Of course, I could say also that we do not need to advertise. We have been recognized by the people (Read: Filipino PEOPLE) already as THE University that represents them. We need not sell any of our courses.
However, I agree that blogging of alumni and students about their experience in UP is a good way of marketing the program / school. I also agree that our programs may need some form of marketing (information dissemination: For example, “What is Organizational Communication?”).
By the way, Alps asked if there is a company that allows its employees to blog…. I don’t know if this has already been answered. But my answer is yes. Microsoft, in particular, is one BIG example. They allow EMPLOYEES (ie, not official Microsoft announcement but officially recognized as employees of Microsoft) to blog about their observations on software that Microsoft creates, including their criticisms and fears about certain software patches. In Organizational Communication, I remember it is part of public relations.
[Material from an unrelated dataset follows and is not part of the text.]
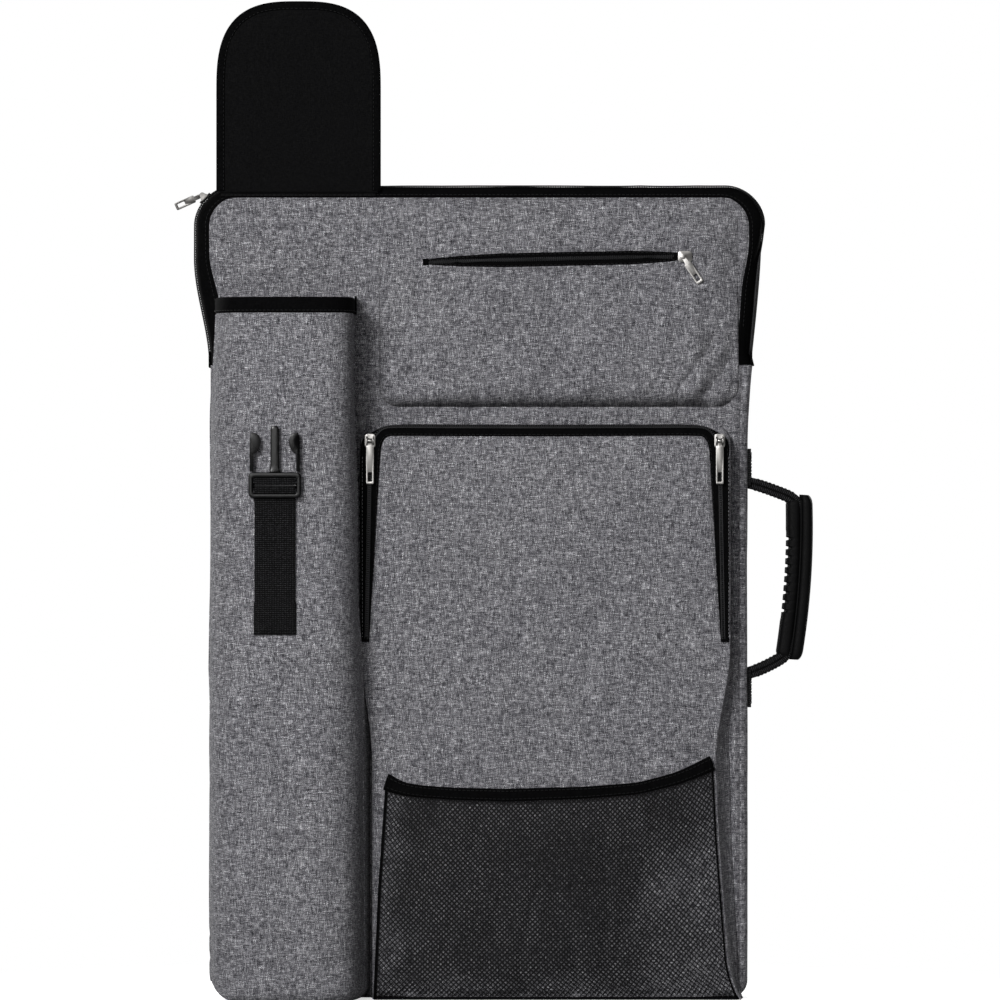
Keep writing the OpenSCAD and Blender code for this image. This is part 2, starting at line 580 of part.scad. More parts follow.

Probably, to finish this response, this communication is marketing the program (no longer simple advertising). UP Manila does not have a blog but CAS has! Of course, we have to clarify what exactly do you expect of blogs, anyway? Online journal, announcements, personal expressions, or what? Orcom students, faculty and alumni can play a big part in marketing (designing, producing, packaging, communicating and delivering) the degree program and the University in general.
Of course, every one who passes through the walls of CAS UP Manila is a walking advertisement. Even without speaking
.
Just my unorganized thoughts. Join the Orcom Website Project?
about 1 year ago
Hi Sir Ricky! Wow, too long a comment but I read the whole of it. Whatever happened to the OrCom website?